§ **Exercise objective**: All of the data below should be written out exactly.

§ **Listing**:
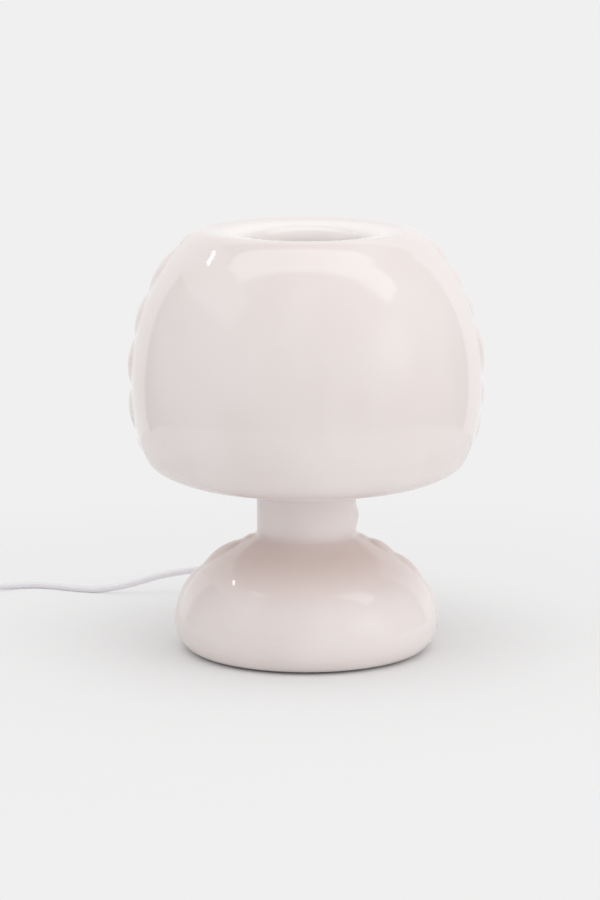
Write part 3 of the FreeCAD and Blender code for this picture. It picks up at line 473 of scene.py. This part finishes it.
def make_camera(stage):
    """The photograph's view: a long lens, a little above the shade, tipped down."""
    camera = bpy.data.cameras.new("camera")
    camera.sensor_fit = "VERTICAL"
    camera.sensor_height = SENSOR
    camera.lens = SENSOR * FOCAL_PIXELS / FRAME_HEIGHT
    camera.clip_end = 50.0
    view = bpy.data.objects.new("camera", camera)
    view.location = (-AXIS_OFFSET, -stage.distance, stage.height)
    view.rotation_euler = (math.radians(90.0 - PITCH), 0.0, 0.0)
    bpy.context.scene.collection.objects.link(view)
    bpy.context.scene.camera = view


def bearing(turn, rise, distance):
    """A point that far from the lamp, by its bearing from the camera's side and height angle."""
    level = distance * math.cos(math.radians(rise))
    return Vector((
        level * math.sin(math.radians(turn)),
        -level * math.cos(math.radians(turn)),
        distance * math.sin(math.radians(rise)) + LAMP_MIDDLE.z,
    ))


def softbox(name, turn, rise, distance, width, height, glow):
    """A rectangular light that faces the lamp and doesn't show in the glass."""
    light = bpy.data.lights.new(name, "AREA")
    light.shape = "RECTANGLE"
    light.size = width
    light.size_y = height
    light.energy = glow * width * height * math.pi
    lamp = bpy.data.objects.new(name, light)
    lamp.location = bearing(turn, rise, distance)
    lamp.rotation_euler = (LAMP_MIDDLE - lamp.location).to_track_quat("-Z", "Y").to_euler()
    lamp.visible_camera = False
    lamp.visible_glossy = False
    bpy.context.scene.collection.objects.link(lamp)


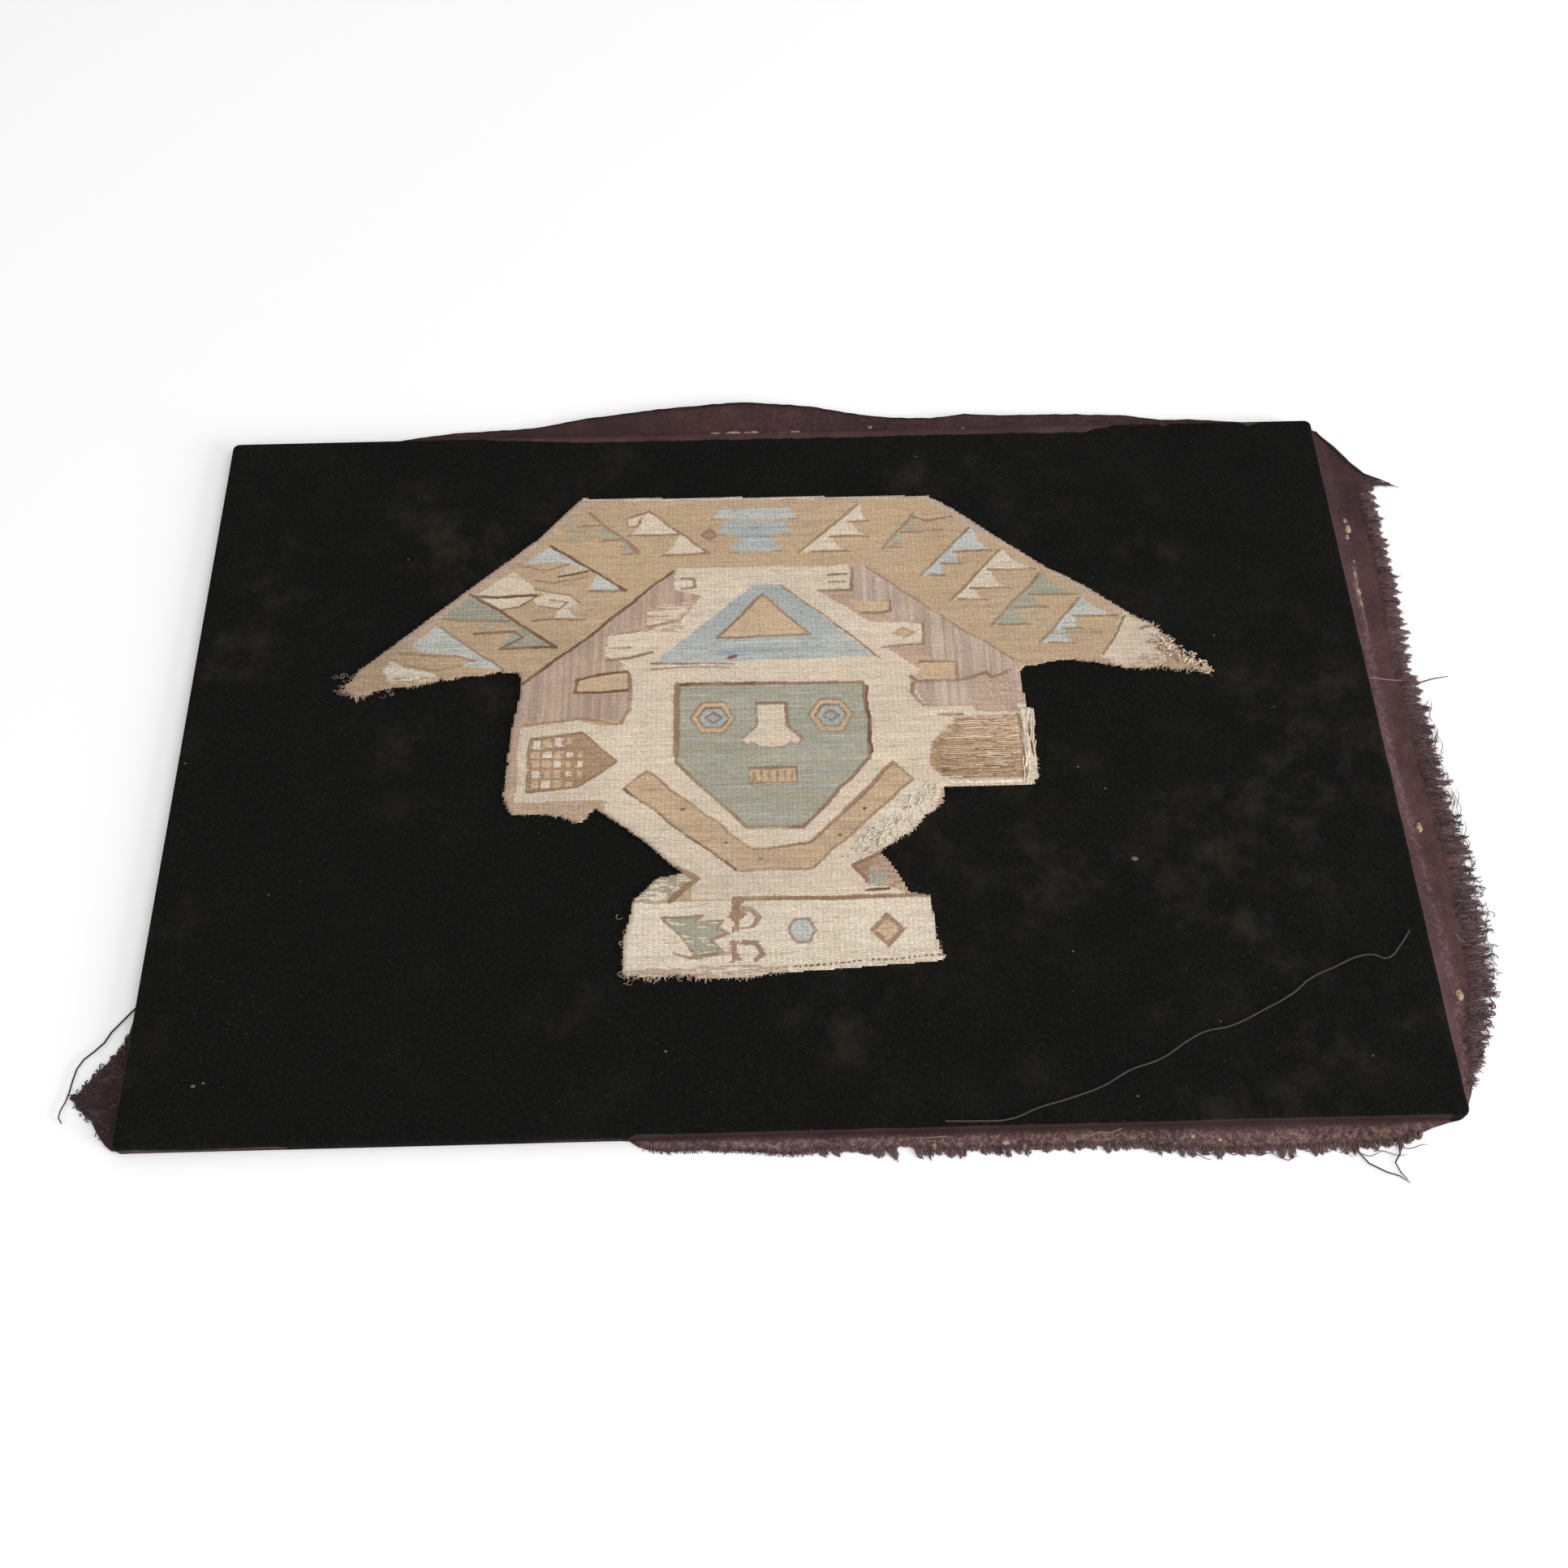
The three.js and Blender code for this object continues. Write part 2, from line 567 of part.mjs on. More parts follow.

§ **Result of the task**:
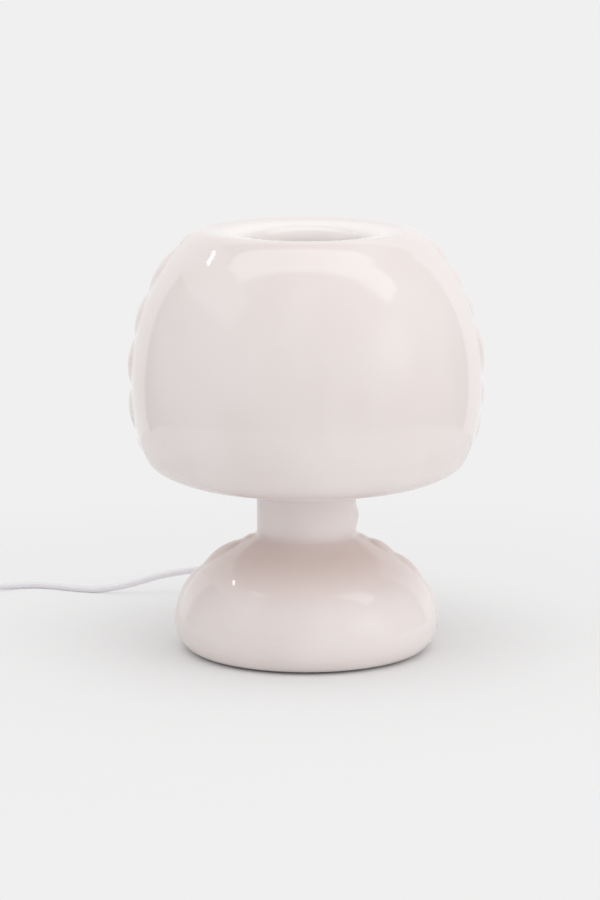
Write part 3 of the FreeCAD and Blender code for this picture. It picks up at line 473 of scene.py. This part finishes it.
def make_camera(stage):
    """The photograph's view: a long lens, a little above the shade, tipped down."""
    camera = bpy.data.cameras.new("camera")
    camera.sensor_fit = "VERTICAL"
    camera.sensor_height = SENSOR
    camera.lens = SENSOR * FOCAL_PIXELS / FRAME_HEIGHT
    camera.clip_end = 50.0
    view = bpy.data.objects.new("camera", camera)
    view.location = (-AXIS_OFFSET, -stage.distance, stage.height)
    view.rotation_euler = (math.radians(90.0 - PITCH), 0.0, 0.0)
    bpy.context.scene.collection.objects.link(view)
    bpy.context.scene.camera = view


def bearing(turn, rise, distance):
    """A point that far from the lamp, by its bearing from the camera's side and height angle."""
    level = distance * math.cos(math.radians(rise))
    return Vector((
        level * math.sin(math.radians(turn)),
        -level * math.cos(math.radians(turn)),
        distance * math.sin(math.radians(rise)) + LAMP_MIDDLE.z,
    ))


def softbox(name, turn, rise, distance, width, height, glow):
    """A rectangular light that faces the lamp and doesn't show in the glass."""
    light = bpy.data.lights.new(name, "AREA")
    light.shape = "RECTANGLE"
    light.size = width
    light.size_y = height
    light.energy = glow * width * height * math.pi
    lamp = bpy.data.objects.new(name, light)
    lamp.location = bearing(turn, rise, distance)
    lamp.rotation_euler = (LAMP_MIDDLE - lamp.location).to_track_quat("-Z", "Y").to_euler()
    lamp.visible_camera = False
    lamp.visible_glossy = False
    bpy.context.scene.collection.objects.link(lamp)


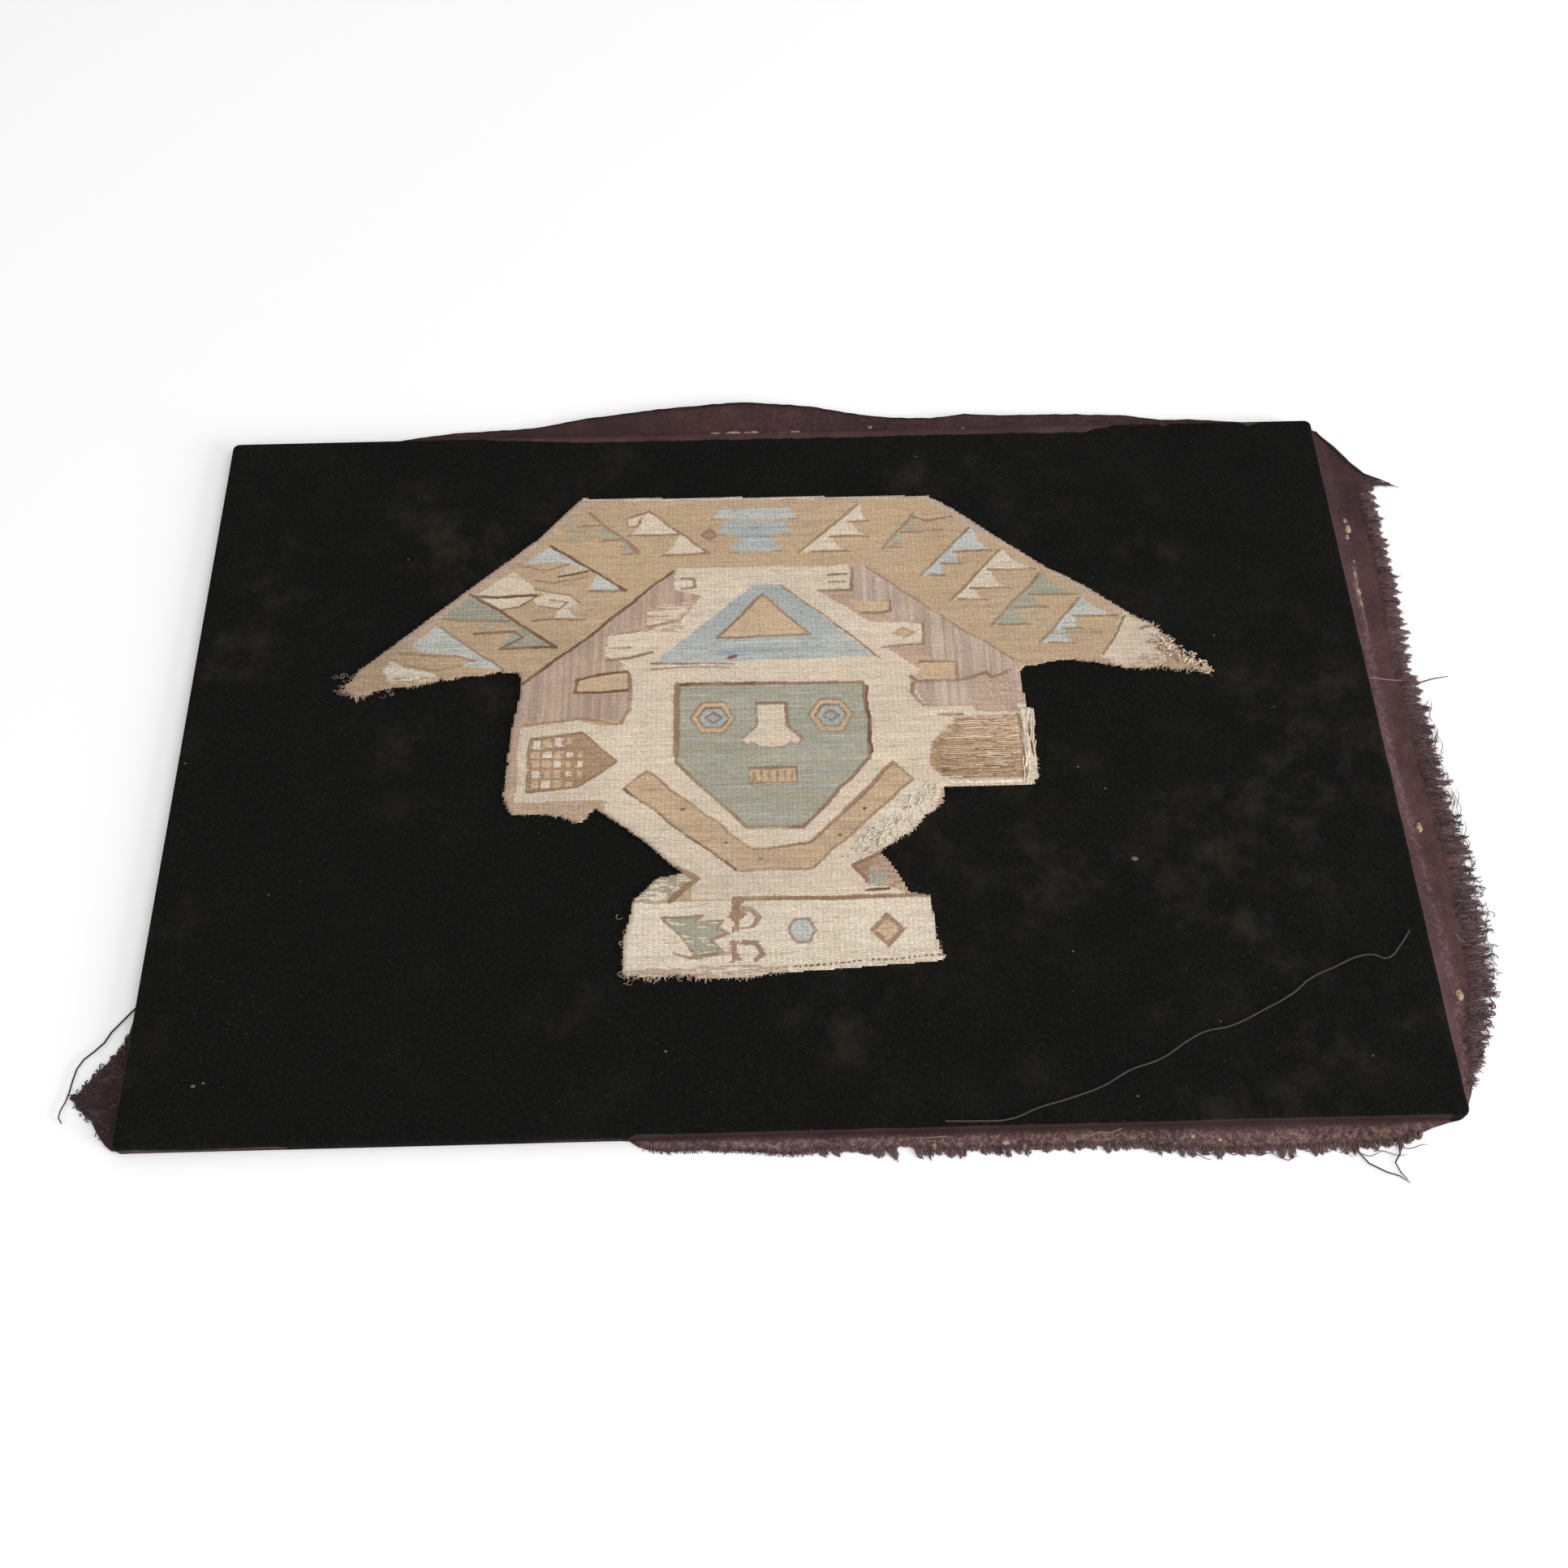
The three.js and Blender code for this object continues. Write part 2, from line 567 of part.mjs on. More parts follow.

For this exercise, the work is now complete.